Pragmático e pouco afeito a enfrentamentos, Toffoli se tornou um entusiasta das ideias professadas por quem passou a ocupar o Planalto em 2019.

“Hoje, não me refiro nem mais a golpe nem a revolução. Me refiro a movimento de 1964”, falou em palestra na Faculdade de Direito da USP em homenagem aos 30 anos da Constituição Federal.  O fato de passar o pano para o golpe de 1964 citando o historiador Daniel Aarão Reis Filho o fez levar um puxão de orelha da sua fonte: “a interpretação é vesgamente enviesada, procura um ponto de equilíbrio que não existe em história e tem como resultado a absolvição histórica do golpe e dos golpistas. No limite, e este limite foi agora ultrapassado pelo Toffoli, preconizam deixar de se falar em ditadura”.

As piscadelas de Toffoli para o bolsonarismo vêm sendo uma espécie de marca da sua gestão. O ministro já adiantou que o STF não deve barrar a flexibilização do acesso e uso de armas, reformou a decisão de Lewandowski que reconheceu o direito da imprensa de entrevistar Lula e suspendeu a liminar dada pelo ministro Marco Aurélio que poderia soltar o ex-presidente. Tamanho empenho lhe garantiu afagos do atual mandatário pelo Twitter.

A história não nos permite criar a expectativa de que o poder judiciário é um local de resistência a autoritarismos de toda espécie. Pelo contrário, é mais comum que seja um local de reprodução e legitimação de práticas autoritárias.
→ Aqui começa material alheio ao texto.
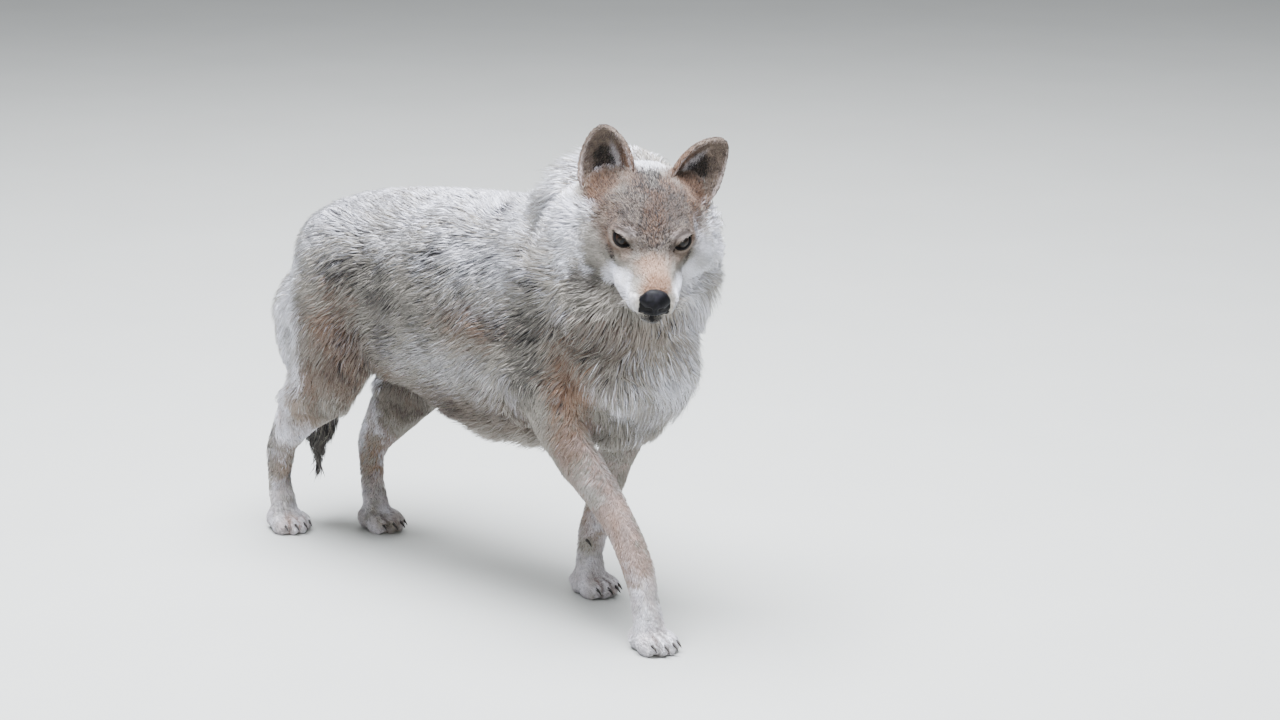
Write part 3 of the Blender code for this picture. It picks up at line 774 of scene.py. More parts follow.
HEAD_PATCHES: tuple[Patch, ...] = (
    Patch(W, (-0.095, 0.130, -0.045), (0.060, 0.040, 0.085), 0.95, 0.9),  # ruff round the face
    Patch(G, (-0.020, 0.030, 0.045), (0.100, 0.080, 0.052), 1.00),  # forehead
    Patch(G, (0.020, 0.020, 0.010), (0.040, 0.036, 0.028), 0.95),  # between and round the eyes
    Patch(T, (-0.020, 0.020, 0.030), (0.090, 0.060, 0.050), 0.25),
    Patch(G, (0.034, 0.000, 0.002), (0.030, 0.034, 0.020), 0.50),
    Patch(K, (0.012, 0.000, 0.014), (0.034, 0.026, 0.024), 0.95),
    Patch(K, (-0.015, 0.000, 0.045), (0.100, 0.076, 0.060), 0.85),  # speckle
    Patch(G, (-0.050, 0.076, 0.016), (0.064, 0.030, 0.040), 0.85, 0.7),  # temple
    Patch(K, (-0.040, 0.070, 0.016), (0.055, 0.028, 0.032), 0.35, 0.7),
    Patch(T, (-0.040, 0.074, 0.010), (0.055, 0.026, 0.036), 0.30, 0.7),
    Patch(R, (-0.005, 0.000, 0.040), (0.062, 0.020, 0.046), 0.75, 0.5),  # stripe down the forehead
    Patch(R, (-0.075, 0.024, 0.062), (0.030, 0.020, 0.022), 0.55, 0.5),
    Patch(K, (-0.020, 0.000, 0.048), (0.080, 0.030, 0.044), 1.00),
    Patch(G, (-0.105, 0.070, 0.040), (0.046, 0.044, 0.046), 1.00),  # before the ears
    Patch(T, (-0.105, 0.070, 0.040), (0.046, 0.044, 0.046), 0.60),
    Patch(R, (-0.100, 0.078, 0.036), (0.036, 0.036, 0.038), 0.75),
    Patch(K, (-0.105, 0.070, 0.040), (0.046, 0.044, 0.046), 0.45),
    Patch(W, (-0.140, 0.000, 0.080), (0.034, 0.040, 0.045), 1.00),  # crown
    Patch(R, (-0.092, 0.030, 0.060), (0.030, 0.018, 0.030), 0.70, 0.6),  # rusty wedge from each ear
    Patch(G, (-0.080, 0.000, 0.070), (0.036, 0.040, 0.030), 0.80),
    Patch(K, (-0.085, 0.010, 0.066), (0.034, 0.024, 0.024), 0.95, 0.8),
    Patch(K, (0.012, 0.042, 0.021), (0.022, 0.024, 0.0120), -0.92),  # pale spot over the eye
    Patch(G, (0.012, 0.042, 0.021), (0.022, 0.024, 0.0120), -0.60),
    Patch(R, (0.012, 0.042, 0.021), (0.022, 0.024, 0.0120), -0.70),
    Patch(T, (0.012, 0.042, 0.021), (0.022, 0.024, 0.0120), 0.38),
    Patch(W, (0.012, 0.042, 0.022), (0.020, 0.022, 0.0100), 0.20),
    Single(G, (-0.035, -0.088, -0.050), (0.036, 0.024, 0.055), 0.28, 0.8),  # shade
    Single(G, (-0.100, -0.110, -0.010), (0.040, 0.040, 0.050), 0.55, 0.8),
    Single(G, (-0.030, -0.105, -0.115), (0.050, 0.040, 0.045), 0.75, 0.8),
    Single(W, (-0.045, 0.095, -0.085), (0.060, 0.045, 0.085), 0.95, 0.5),
    Patch(T, (0.000, 0.060, -0.004), (0.018, 0.014, 0.020), 0.45),  # band beside and under the eye
    Patch(G, (0.000, 0.060, -0.004), (0.018, 0.014, 0.020), 0.45),
    Patch(T, (0.065, 0.000, -0.015), (0.055, 0.034, 0.024), 0.85),  # top of the muzzle
    Patch(R, (0.030, 0.018, -0.002), (0.022, 0.010, 0.012), 0.35),
    Patch(T, (0.092, 0.000, -0.030), (0.034, 0.028, 0.018), 1.00),
    Patch(R, (0.094, 0.000, -0.030), (0.030, 0.022, 0.016), 0.55),
    Patch(T, (0.018, 0.048, -0.014), (0.026, 0.022, 0.018), 0.40),  # under the eye
    Patch(G, (0.018, 0.048, -0.012), (0.026, 0.022, 0.018), 0.55),
    Patch(W, (0.050, 0.045, -0.064), (0.078, 0.022, 0.028), 1.00),  # side of the muzzle
    Patch(W, (0.010, 0.060, -0.066), (0.026, 0.020, 0.026), 1.00),  # cheek
    Patch(W, (0.060, 0.000, -0.104), (0.060, 0.050, 0.018), 0.85),  # chin and lower jaw
    Patch(R, (0.002, 0.064, -0.024), (0.011, 0.009, 0.011), 0.60),  # streak under the outer corner
    Patch(K, (-0.004, 0.066, -0.018), (0.008, 0.009, 0.014), 1.00),
    Patch(K, (0.004, 0.062, -0.032), (0.008, 0.009, 0.012), 1.00),
    Patch(K, (-0.003, 0.053, -0.094), (0.007, 0.012, 0.007), 0.90),  # corner of the mouth
    Patch(K, (0.112, 0.000, -0.088), (0.020, 0.026, 0.012), 1.00),  # chin behind the lip
    Patch(G, (0.106, 0.000, -0.092), (0.030, 0.030, 0.016), 0.70),
)


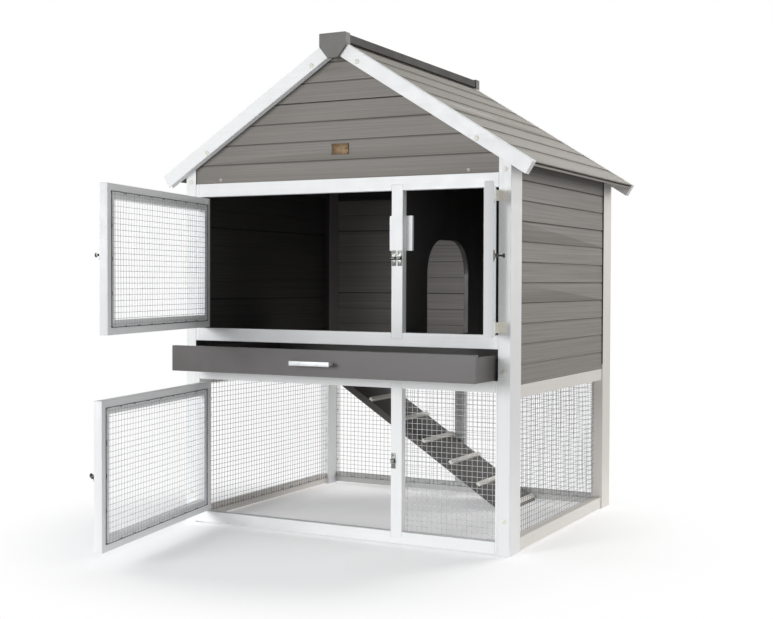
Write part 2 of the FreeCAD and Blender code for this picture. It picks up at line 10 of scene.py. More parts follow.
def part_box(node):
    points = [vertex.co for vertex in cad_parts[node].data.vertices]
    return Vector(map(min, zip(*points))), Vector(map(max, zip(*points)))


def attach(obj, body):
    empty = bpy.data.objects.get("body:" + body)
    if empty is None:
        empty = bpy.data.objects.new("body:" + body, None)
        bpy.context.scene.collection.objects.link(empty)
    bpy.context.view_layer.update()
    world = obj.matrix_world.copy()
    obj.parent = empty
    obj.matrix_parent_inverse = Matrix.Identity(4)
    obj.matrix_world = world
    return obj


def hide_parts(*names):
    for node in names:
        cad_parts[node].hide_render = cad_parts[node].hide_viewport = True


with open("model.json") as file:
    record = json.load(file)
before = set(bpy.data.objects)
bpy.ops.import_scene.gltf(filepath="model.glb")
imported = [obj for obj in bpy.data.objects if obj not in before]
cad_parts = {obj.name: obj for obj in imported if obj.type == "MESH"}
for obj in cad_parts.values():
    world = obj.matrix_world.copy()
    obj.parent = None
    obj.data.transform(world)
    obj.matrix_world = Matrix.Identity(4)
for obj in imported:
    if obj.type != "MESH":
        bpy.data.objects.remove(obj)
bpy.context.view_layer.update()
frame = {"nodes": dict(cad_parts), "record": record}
MM = 0.001
RNG = random.Random(11)
NODES = frame["nodes"]
JOINTS = {j["name"]: j for j in frame["record"]["behaviour"]["joints"]}
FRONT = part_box("front_left_post")[0].y            # plane of the front frame
MIDDLE_Y = (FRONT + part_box("rear_left_post")[1].y) / 2
FLOOR_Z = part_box("rear_floor")[0].z               # underside of the upper storey's floor

DOORS = {
    "upper_left_door": "upper_left_door_hinge",
    "upper_right_door": "upper_right_door_hinge",
    "lower_door": "lower_door_hinge",
}
PITCH = 12.7 * MM                                 # welded mesh
WIRE_R = 0.52 * MM
LAP = 47 * MM                                     # one course of the wall siding
ROOF_LAP = 81 * MM                                # one course of the roof
ROOF_T = 12 * MM                                  # thickness of the roof boards
LEAF_T = 1.2 * MM                                 # hinge leaves and the bolt keepers' plates
BOLT_PLATE_T = 1.3 * MM
ROD_Y = FRONT - 5.1 * MM                          # middle of the bolts' rods, doors closed
GABLE_SCREW_Z = 872 * MM                          # the two screws at the gable's foot
GABLE_SCREW_REACH = 360 * MM                      # they sit within this of the middle
LEAF_SCREW_IN = 5.5 * MM                          # screws from a hinge leaf's top and foot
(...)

Foi em virtude de discordarem do alinhamento do STF com a ditadura militar que os ministros Evandro Lins e Silva, Hermes Lima e Victor Nunes Leal foram perseguidos. Não há lei que não esteja sujeita a malabarismos interpretativos e a jeitinhos hermenêuticos que tornem possível a adequação de barbaridades ao ordenamento jurídico.

Toffoli deu um passo além ao levantar os polegares para o Planalto antes mesmo de suas pendengas lhe chegarem ao gabinete. Comporta-se, assim, como Genelício, personagem do “Triste Fim de Policarpo Quaresma”, de Lima Barreto:
“moço, menos de trinta anos, ameaçava ter um grande futuro. Não havia ninguém mais bajulador e submisso do que ele. Nenhum pudor, nenhuma vergonha! Enchia os chefes e os superiores de todo o incenso que podia”.
Para Genelício, o melhor é não ter ideias – mas se as tiver, que tenham a consistência de uma gelatina no asfalto ao sol do meio-dia, possíveis de se adaptar às conveniências do momento. É o que ensina um pai ao filho no conto “Teoria do Medalhão”, de Machado de Assis. “Deves pôr todo o cuidado nas idéias que houveres de nutrir para uso alheio e próprio”, explica, emendando que “pode-se, com violência, abafá-las, escondê-las até à morte; mas nem essa habilidade é comum, nem tão constante esforço conviria ao exercício da vida”.

Ao tratar de sua calvície, Eduardo Galeano vê com satisfação a solidez de suas convicções com o passar do tempo: “também me consolo comprovando que em todos esses anos caíram muitos de meus cabelos mas nenhuma das minhas ideias, o que acaba sendo uma alegria quando a gente pensa em todos esses arrependidos que andam por aí”. O desafio dos dez anos, em voga nas redes sociais, deixa claro que o ministro não perdeu muitos fios com o passar dos anos. Perdeu, todavia, outras coisas muito mais importantes.